Selon Alain Roy, professeur au département de droit de l'Université de Montréal, le phénomène des mariages de raison entre étudiants est moins répandu aujourd'hui. «Ça fait un bout de temps que j'ai vu ça. Y a-t-il une prise de conscience plus grande sur les impacts que laisse un mariage? Peut-être aussi qu'aujourd'hui, les jeunes adultes trouvent une marge d'autonomie en restant chez leurs parents sans perdre leur confort et leur dépendance économique.»
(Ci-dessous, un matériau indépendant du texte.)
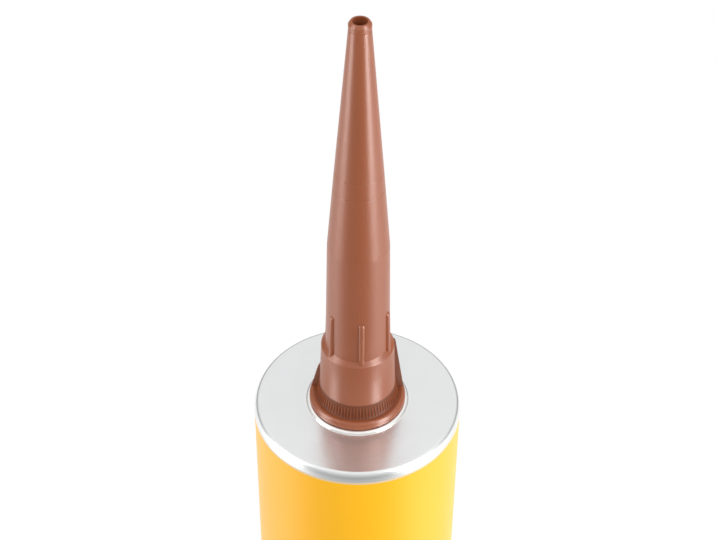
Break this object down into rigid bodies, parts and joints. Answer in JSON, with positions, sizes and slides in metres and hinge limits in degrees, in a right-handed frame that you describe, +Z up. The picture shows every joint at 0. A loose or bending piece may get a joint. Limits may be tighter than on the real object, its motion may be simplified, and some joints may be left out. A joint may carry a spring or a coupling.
{
  "type": "sealant cartridge with nozzle",
  "caption": "Tall round aluminium sealant cartridge with a yellow lacquered wall, a bare shoulder and a long tapered brown plastic nozzle.",
  "frame": {"origin": "centre of the rolled rear edge that the cartridge stands on", "axes": "+Z up the cartridge's axis to the nozzle tip; -Y faces the camera of the picture"},
  "size_m": [0.047, 0.047, 0.3168],
  "materials": {
    "lacquered_aluminium": "yellow and orange lacquer on the wall, bare satin aluminium on the shoulder, neck and rear edge",
    "nozzle_plastic": "brown polypropylene with a fine moulded grain",
    "piston_plastic": "natural polyethylene",
    "sealant": "soft brown paste"
  },
  "bodies": {
    "cartridge": {"cartridge": "lacquered_aluminium", "sealant": "sealant"},
    "nozzle": {"nozzle": "nozzle_plastic"},
    "piston": {"piston": "piston_plastic"}
  },
  "joints": [
    {"name": "nozzle_lift", "type": "slide", "parent": "cartridge", "child": "nozzle", "axis": [0, 0, 1], "range_m": [0, 0.03]},
    {"name": "piston_slide", "type": "slide", "parent": "cartridge", "child": "piston", "axis": [0, 0, 1], "range_m": [0, 0.1955], "deforming": ["sealant"]}
  ]
}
Sur le plan juridique, est-il possible et facile d'annuler une union entre deux personnes qui se sont épousées pour des raisons pratiques comme les prêts et bourses? Alain Roy explique que les juges pourraient refuser d'annuler un mariage s'ils estiment que les conjoints étaient de mauvaise foi. Quant au divorce, il s'obtiendra sans problème. «Aujourd'hui, quand on demande le divorce, on n'a pas besoin de dire pourquoi, il suffit d'être séparé depuis un an.»

Ou on peut faire comme les personnages de Valérie Blais et d'Éric Bernier dans Tout sur moi, qui affichaient fièrement et ouvertement leur statut de couple marié pour les prêts et bourses. Bref, ne garder que le meilleur et de beaux souvenirs de ce qu'on a fait avec la bourse.

Se marier «gai» pour les bourses

Entendues dans un camp d'été la semaine dernière: deux monitrices hétérosexuelles et colocataires qui annonçaient leur intention de profiter de la loi sur le mariage gai pour s'épouser et bénéficier de l'aide financière aux étudiants.

Pointe de l'iceberg d'un nouveau phénomène?

Selon le code criminel...

Mariage feint

292. (1) Quiconque obtient ou sciemment aide à obtenir un mariage feint entre lui-même et une autre personne est coupable d'un acte criminel et passible d'un emprisonnement maximal de cinq ans.